## Start Data extract

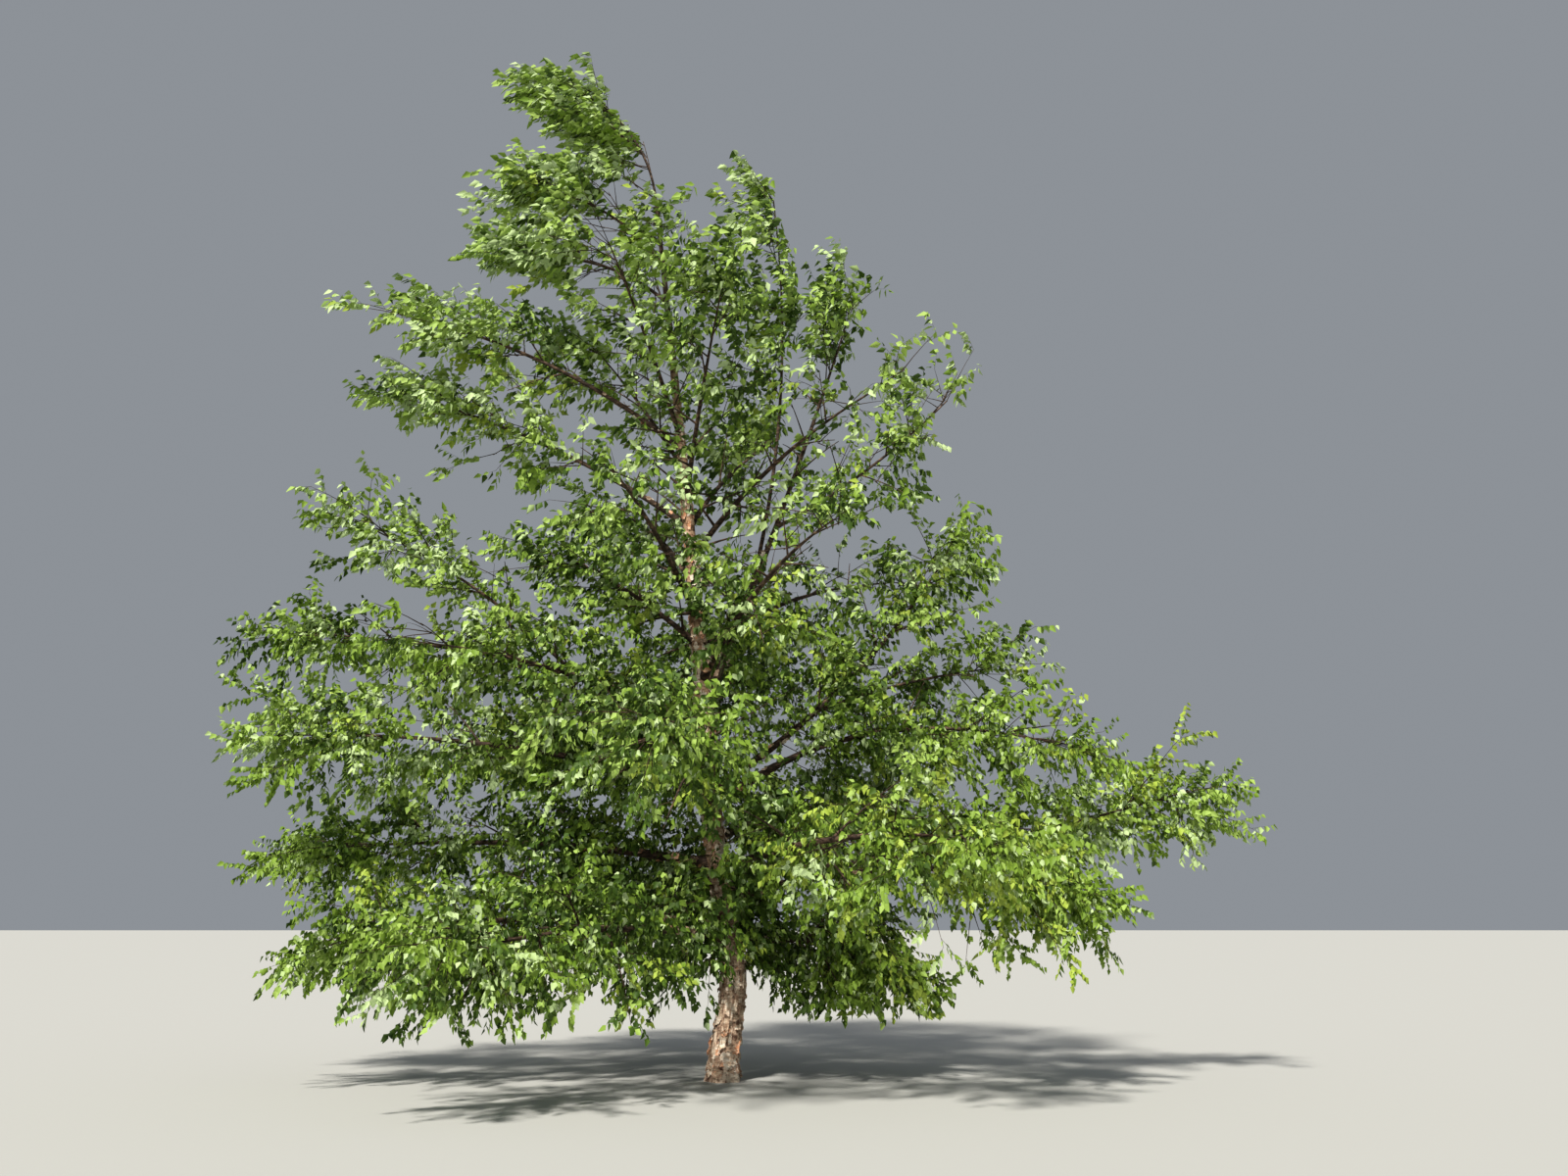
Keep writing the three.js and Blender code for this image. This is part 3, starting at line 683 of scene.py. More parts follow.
def sheets(skin, turn, metres, radius, half_width, half_height, seed, grid):
    """Torn sheets of bark that lie round a limb, each rolled up along one edge.
    skin(turn, metres) gives points of the limb's surface and the way out of it."""
    n = np.arange(len(turn))[:, None]
    cell = np.arange(grid)
    ss, tt = np.meshgrid(np.linspace(-1, 1, grid), np.linspace(-1, 1, grid), indexing="ij")
    wide, high = half_width[:, None, None], half_height[:, None, None]
    way = np.where(scatter(n, seed) < 0.5, -1.0, 1.0)[..., None]
    torn = 1 - SHEET_TORN * scatter(n * 13 + cell, seed + 1)[:, None, :]
    top = 1 - SHEET_RAGGED * scatter(n * 11 + cell, seed + 2)[..., None]
    bottom = 1 - SHEET_RAGGED * scatter(n * 17 + cell, seed + 3)[..., None]
    x = ss * torn * wide
    slant = (scatter(n, seed + 4)[..., None] - 0.5) * SHEET_SLANT * wide
    rounding = 1 - SHEET_ROUNDING * np.abs(ss) ** 3
    y = tt * np.where(tt > 0, top, bottom) * high * rounding + slant * ss
    hinge = mix(*SHEET_HINGES, scatter(n, seed + 5))[..., None] * wide
    bend = wide * mix(*SHEET_BENDS, scatter(n, seed + 6))[..., None]
    angle = np.minimum(np.maximum(x - hinge, 0) / bend, SHEET_MOST_ROLL)
    forward = np.minimum(x, hinge) + bend * np.sin(angle)
    loose = scatter(n, seed + 7)[..., None]
    lift = SHEET_STANDOFF[0] + SHEET_STANDOFF[1] * loose + bend * (1 - np.cos(angle))
    lift = lift + SHEET_LOOSE_ENDS * loose**2 * np.abs(tt) ** 3 * high
    round_by = turn[:, None, None] + way * forward / radius[:, None, None]
    points, out = skin(round_by, metres[:, None, None] + y)
    j, i = np.meshgrid(np.arange(grid - 1), np.arange(grid - 1), indexing="ij")
    a = n[..., None] * grid * grid + j * grid + i
    quads = np.stack([a, a + grid, a + grid + 1, a + 1], -1)
    return points + out * lift[..., None], quads.reshape(len(turn), -1, 4)


def bough_skin(limb):
    """The skin function of a bough, as sheets() takes it."""

    def skin(turn, metres):
        share = metres / limb.length
        turn = turn[..., None]
        over = np.cross(limb.tangent(share), limb.side)
        out = limb.side * np.cos(turn) + over * np.sin(turn)
        return limb.path(share) + out * limb.radius(share)[..., None], out

    return skin


def deal(heaps, points, quads, tone):
    """Each sheet to the heap of its tone."""
    points = points.reshape(len(tone), -1, 3)
    size = points.shape[1]
    for code, heap in enumerate(heaps):
        chosen = np.nonzero(tone == code)[0]
        if len(chosen):
            moved = (np.arange(len(chosen)) - chosen)[:, None, None] * size
            heap.add(points[chosen], (quads[chosen] + moved).reshape(-1, 4))


def tones(pick, cream, tan):
    """The tone of each sheet, by a number from 0 to 1."""
    return np.where(pick < cream, 0, np.where(pick < tan, 1, 2))


def trunk_sheets():
    heaps = [Heap() for _ in SHEET_STOPS]
    n = np.arange(TRUNK_SHEETS)
    z = mix(*TRUNK_SHEET_HEIGHTS, scatter(n, 31) ** TRUNK_SHEET_CROWDING)
    scale = np.interp(z, *TRUNK_SHEET_SCALES)
    wide = mix(*TRUNK_SHEET_WIDTHS, scatter(n, 32)) * scale
    high = mix(*TRUNK_SHEET_LENGTHS, scatter(n, 33) ** TRUNK_SHEET_SHORTNESS) * scale
    high = np.minimum(high, z - TRUNK_SHEET_FOOT)
    turn = scatter(n, 34) * 2 * math.pi
    radius = trunk_radius(z)
    points, quads = sheets(trunk_skin, turn, z, radius, wide, high, 40, TRUNK_SHEET_GRID)
    cream, tan = TRUNK_TONES
    salmon = np.interp(z, *TRUNK_SALMON_HEIGHTS)
    deal(heaps, points, quads, tones(scatter(n, 35), cream, tan - salmon))
    return heaps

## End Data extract

● Prompt
Produce the lines from the top of the listing through the "skin function of" line exactly as they appear, with no additional output.

● Solution to this problem
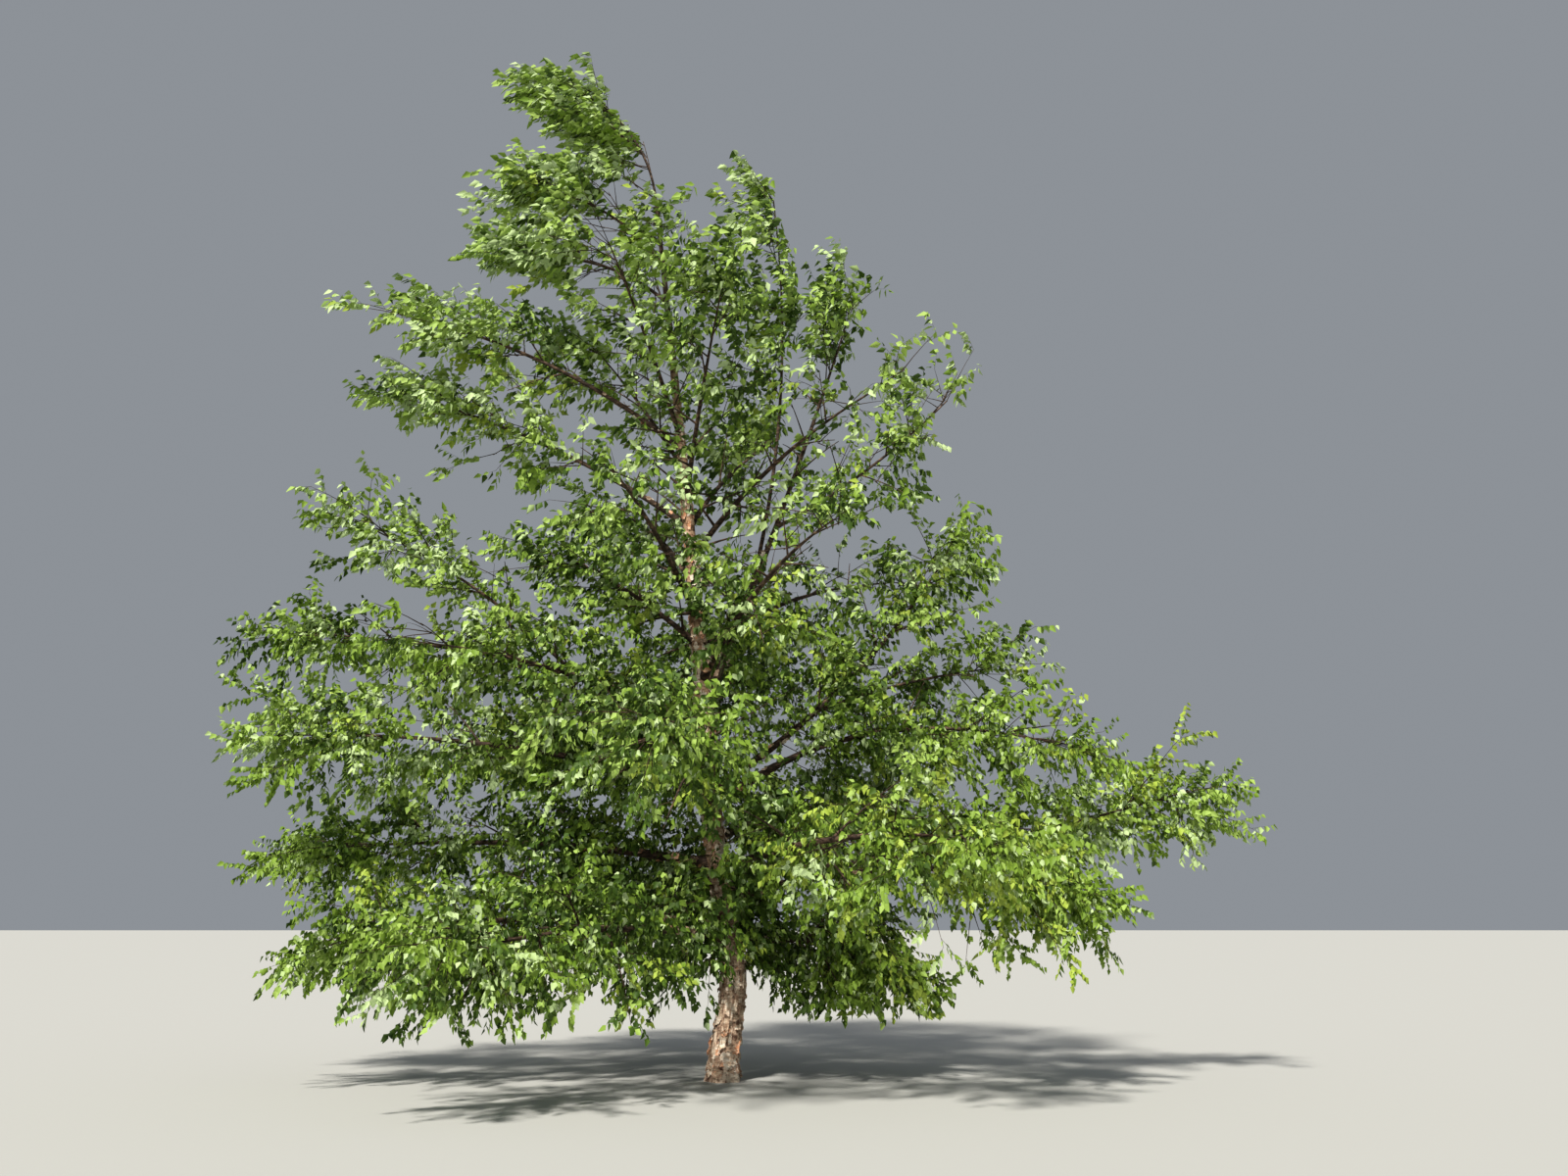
Keep writing the three.js and Blender code for this image. This is part 3, starting at line 683 of scene.py. More parts follow.
def sheets(skin, turn, metres, radius, half_width, half_height, seed, grid):
    """Torn sheets of bark that lie round a limb, each rolled up along one edge.
    skin(turn, metres) gives points of the limb's surface and the way out of it."""
    n = np.arange(len(turn))[:, None]
    cell = np.arange(grid)
    ss, tt = np.meshgrid(np.linspace(-1, 1, grid), np.linspace(-1, 1, grid), indexing="ij")
    wide, high = half_width[:, None, None], half_height[:, None, None]
    way = np.where(scatter(n, seed) < 0.5, -1.0, 1.0)[..., None]
    torn = 1 - SHEET_TORN * scatter(n * 13 + cell, seed + 1)[:, None, :]
    top = 1 - SHEET_RAGGED * scatter(n * 11 + cell, seed + 2)[..., None]
    bottom = 1 - SHEET_RAGGED * scatter(n * 17 + cell, seed + 3)[..., None]
    x = ss * torn * wide
    slant = (scatter(n, seed + 4)[..., None] - 0.5) * SHEET_SLANT * wide
    rounding = 1 - SHEET_ROUNDING * np.abs(ss) ** 3
    y = tt * np.where(tt > 0, top, bottom) * high * rounding + slant * ss
    hinge = mix(*SHEET_HINGES, scatter(n, seed + 5))[..., None] * wide
    bend = wide * mix(*SHEET_BENDS, scatter(n, seed + 6))[..., None]
    angle = np.minimum(np.maximum(x - hinge, 0) / bend, SHEET_MOST_ROLL)
    forward = np.minimum(x, hinge) + bend * np.sin(angle)
    loose = scatter(n, seed + 7)[..., None]
    lift = SHEET_STANDOFF[0] + SHEET_STANDOFF[1] * loose + bend * (1 - np.cos(angle))
    lift = lift + SHEET_LOOSE_ENDS * loose**2 * np.abs(tt) ** 3 * high
    round_by = turn[:, None, None] + way * forward / radius[:, None, None]
    points, out = skin(round_by, metres[:, None, None] + y)
    j, i = np.meshgrid(np.arange(grid - 1), np.arange(grid - 1), indexing="ij")
    a = n[..., None] * grid * grid + j * grid + i
    quads = np.stack([a, a + grid, a + grid + 1, a + 1], -1)
    return points + out * lift[..., None], quads.reshape(len(turn), -1, 4)


def bough_skin(limb):
    """The skin function of a bough, as sheets() takes it."""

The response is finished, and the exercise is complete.